MISSISSAUGA, Ont. — The Conservative government dispatched one of its ministers Monday to the city where a 16-year-old girl was killed by her father and brother to condemn so-called honour killings, but it appears Rona Ambrose may have spoken out of turn.
The event was a statement from the minister for status of women, containing no program or funding announcement, and the news to emerge was that Ambrose said Ottawa is “looking at” amending the Criminal Code to include so-called honour crimes.
She was asked if the government was considering such changes, and she replied that it was under consideration.
“I’ll say that it’s something that we’re looking at,” she said. “Nothing more than that at this time.”
However, when contacted for more details about possible changes, a spokeswoman for the Department of Justice said in fact, that is not the case.
“There are currently no plans to do that,” said Pamela Stephens.

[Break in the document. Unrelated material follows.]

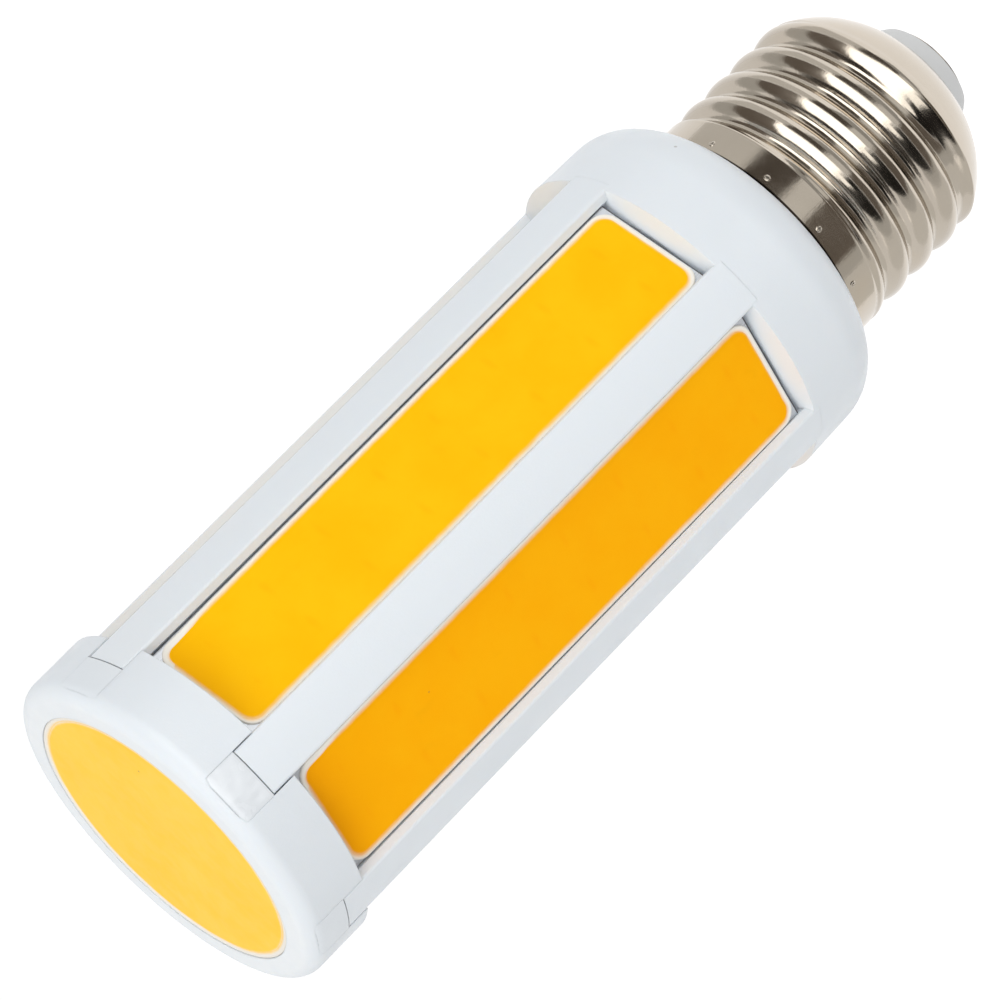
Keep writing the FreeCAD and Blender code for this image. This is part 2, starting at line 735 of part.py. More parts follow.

“While we’re always interested in new input into ways to improve the Criminal Code, currently honour killing suggests a certain motive or conduct. But regardless of the motive the law as it exists in Canada is clear that intentional killing is murder, regardless of the motive.”
In an email Monday night, Dimitri Soudas, spokesman for Prime Minister Stephen Harper, did not directly address Ambrose’s remarks, but offered a comment that the government is always looking at existing laws.
In her statement, Ambrose said honour killings have no place in Canadian society and urged women’s groups to submit project proposals for government funding to prevent future violence.
The announcement coincided with the release of a report written by social worker Aruna Papp that explores violence driven by culture.
“In Canada all girls and women are equal to men under the law and have the right to live free from violence and abuse,” Ambrose said.
The minister condemned all forms of violence against women, calling such crimes “heinous abuses of power and abuses of human rights.”
This city west of Toronto where Ambrose made her statement was home to 16-year-old Aqsa Parvez, who was killed in 2007 by her father and brother after repeated conflict with her family over her desire for some independence.
According to facts entered in court when the two Parvez men pleaded guilty this year, they believed they could keep the family’s pride intact by killing Aqsa, rather than letting her have a part-time job and go to the movies with friends.
The announcement also came the same day a Montreal woman alleged to have stabbed her daughter in a so-called honour crime was declared fit to stand trial.
Johra Kaleki, 38, will next appear in court on July 26 for a bail hearing.
She is alleged to have stabbed her 19-year-old daughter in the head.
Papp said she is surprised and shocked that there is domestic violence in south Asian families whose members have grown up in Canada.
She decided to write her report after 30 years working in the south Asian community.
“I think this is a very good start,” Papp said of Ambrose’s statement.
But one critic said referring to crimes as honour killing creates a double-standard that isolates ethnic communities.
Anisa Ali, chair of the Toronto chapter of United Muslim Women of Canada, said the term honour killing is not used for the same types of crimes committed between white people.
“My question would be, are we using that specifically to identify certain ethnic communities and thereby ostracize certain communities?” she said.